The Good, The Bad, and The Ugly of Digital Currency - Part 3

Updated: Aug 8

Safety: Regulations


This series of articles are intended to shine a light on all the bullshit out there about digital currency investment in your self-directed IRA.

What is happening with potential regulations surrounding digital currency?


March 10, 2022, the Department of Labor announced Compliance Assistance Release (CAR) 2022-01 which relates to 401(k) plan investments in cryptocurrencies.


The Department of Labor (DOL) also issued a press release. The nuts and crux of CAR 2022-01 is to inform plan fiduciaries of 401(k) plans to exercise “extreme care” in considering cryptocurrencies as part of a 401(k) plan investment option for plan participants. This press release came one day after the White House released an executive order on digital currency.

THE KEY TAKEAWAYS


Investigations are coming. DOL states that it “expects to conduct an investigative program aimed at plans that offer participant investments in cryptocurrencies and related products, and to take appropriate action to protect the interests of plan participants and beneficiaries with respect to these investments.” 401(k) plan menus may have fiduciary risk. CAR seems primarily focused on cryptocurrencies as part of the “menu” of a 401(k) plan, but at the end of the release the DOL states that plan fiduciaries that offer them as investment options or allowing them through brokerage windows should expect to be questioned about how they determined to offer this option with prudence. The

DOL does not explain how they view the oversight. Presumably the DOL views the menu options of investments to make available as a fiduciary function. IRAs are not mentioned. Cryptocurrencies are primarily held in IRAs, not 401(k) plans. IRAs are not in the DOL’s jurisdiction, so it comes as no surprise that IRAs were not mentioned. Self-directed IRA custodians, however, should monitor the custodial risks and valuations of guidance to be imposed. No distinction made on type of cryptocurrencies. DOL makes no distinction among assets such as stable coins or non-fungible tokens (NFTs). It is not clear to the extent of the guidance if it will apply to registered investments, such as mutual funds and electronic funds transfers (EFTs) that have exposure to cryptocurrencies or crypto service providers. The DOL lays out the following concerns with digital currency in plans:


Speculative – These investments are highly speculative and subject to extreme price volatility.

Difficult to make decisions – It is challenging for participants to make informed investment decisions because digital currency can attract inexperienced plan participants with lofty expectations of high returns without appreciating the risks.
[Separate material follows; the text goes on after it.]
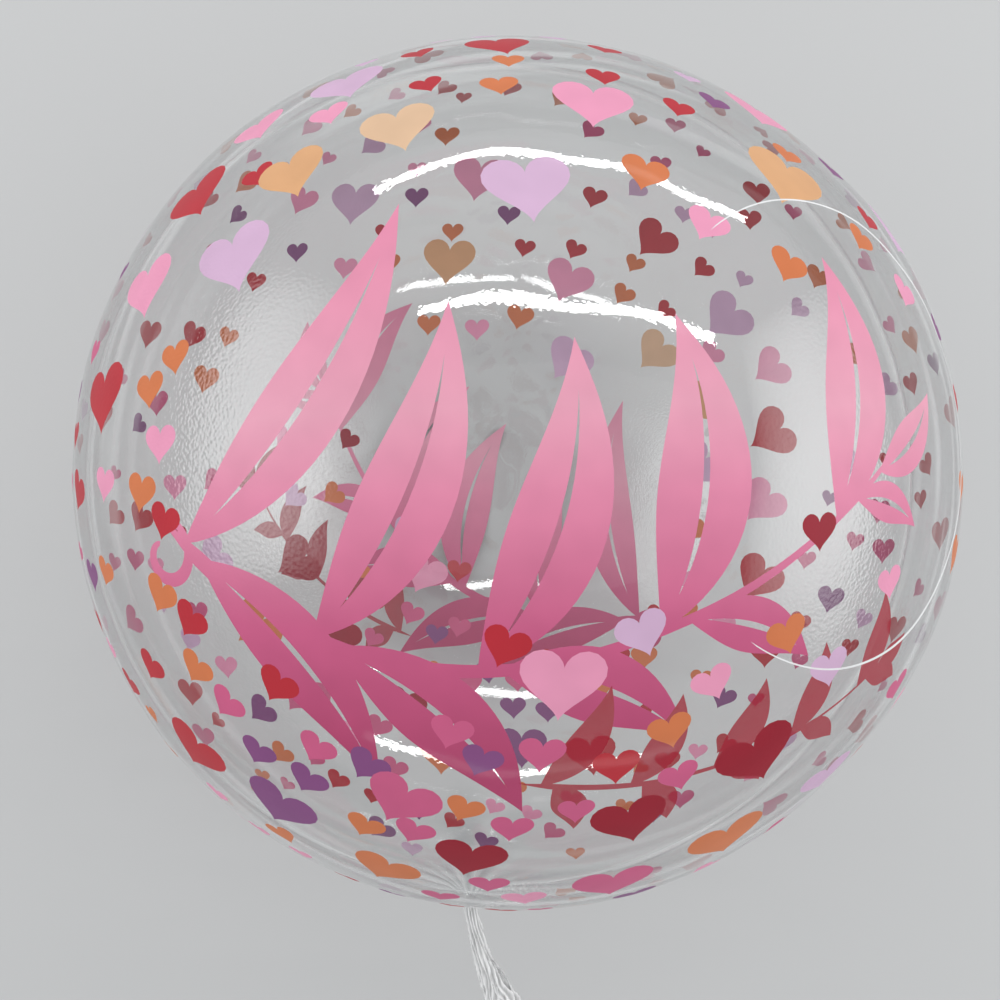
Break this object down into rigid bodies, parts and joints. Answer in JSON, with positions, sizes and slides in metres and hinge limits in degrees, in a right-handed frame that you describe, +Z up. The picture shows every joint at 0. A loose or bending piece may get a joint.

Implicit stamp of approval – Putting digital currency in a 401(k) plan is effectively telling participants that knowledgeable investment experts have approved the digital currency option.

Custodial risks – Because of the way cryptocurrencies are held, they are vulnerable to hackers and theft.

Valuation – Concern about reliability and accuracy of digital currency valuations.

■ Regulation is evolving – As there is increasing use of cryptocurrencies for illegal activities, the regulatory environment is also changing. To what degree or extent regulation will be implemented is still unknown.

Overall, the DOL is trying to discourage the use of digital currency in 401(k) plans for the near future, including the use by registered independent advisors (RIAs).